Et c'est cela qui est difficile; même si vous vous êtes préparée et persuadée que c'est là la juste démarche. Il n'est pas simple d'accepter avec le sourire de n'être plus indispensable, d'admettre que sa mission d'éducateur est achevée. Dorénavant, on ne sera plus celle qui protège, mais celle qui accompagne, qui partage lorsqu'on le lui demande, qui s'efface tout en restant elle-même, disponible, secourable si nécessaire, efficace, mais jamais possessive ou autoritaire.
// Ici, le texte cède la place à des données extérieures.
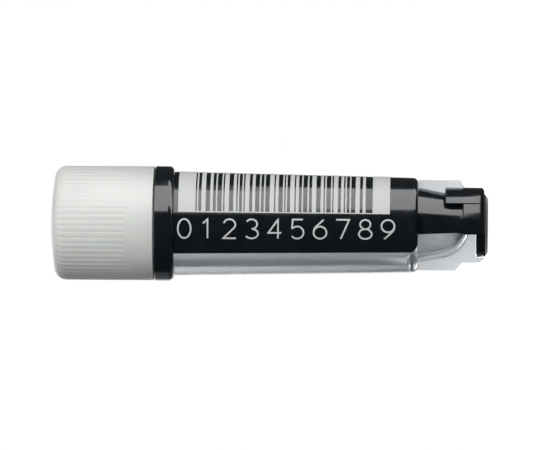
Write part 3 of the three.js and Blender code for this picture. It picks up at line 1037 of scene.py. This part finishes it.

Le passage d'une étape à l'autre est brusque. Il convient que les parents s'adaptent rapidement à chacune d'elle. Il est facile de rester en retard et de se complaire à retenir l'enfant au stade qui nous convient affectivement. De même que l'on doit se préparer au métier de parent, à la retraite, à la vieillesse, il faut aussi se préparer, à temps, à affronter les étapes de l'évolution de nos enfants.

…Le disque tourne, la voix chaude et prenante de Serge Reggiani enchaîne:
«On la trouvait jolie et voici qu'elle est belle,
Pour un individu presqu'aussi jeune qu'elle,
Un garçon qui ressemble à celui pour lequel, Madame, vous aviez embelli…»

Avez-vous déjà pensé à cette étape, à l'arrivée de «l'individu» qui vous la «prendra»? A cela aussi il faut se préparer.
Serge Reggiani a raison de nous rappeler que nous aussi nous avons franchi les mêmes paliers: les tourments de l'adolescence, les désirs de libération. Mais le temps qui passe et l'expérience vécue ont modifié notre mentalité. Faisons appel à nos souvenirs pour comprendre et respecter des attitudes que nous avons en partie oubliées.
Il n'est pas plus facile aux adolescents de sortir de leur chrysalide qu'à nous d'accepter ce changement de visage. Une compréhension mutuelle cimentera le nouvel amour qui doit éclore alors entre parents et enfants. Amour adulte, amour fait d'amitié et de respect, amour qui permettra une vie communautaire enrichie d'imprévu et de charme, harmonieuse, puisque chacun sera pleinement soi-même.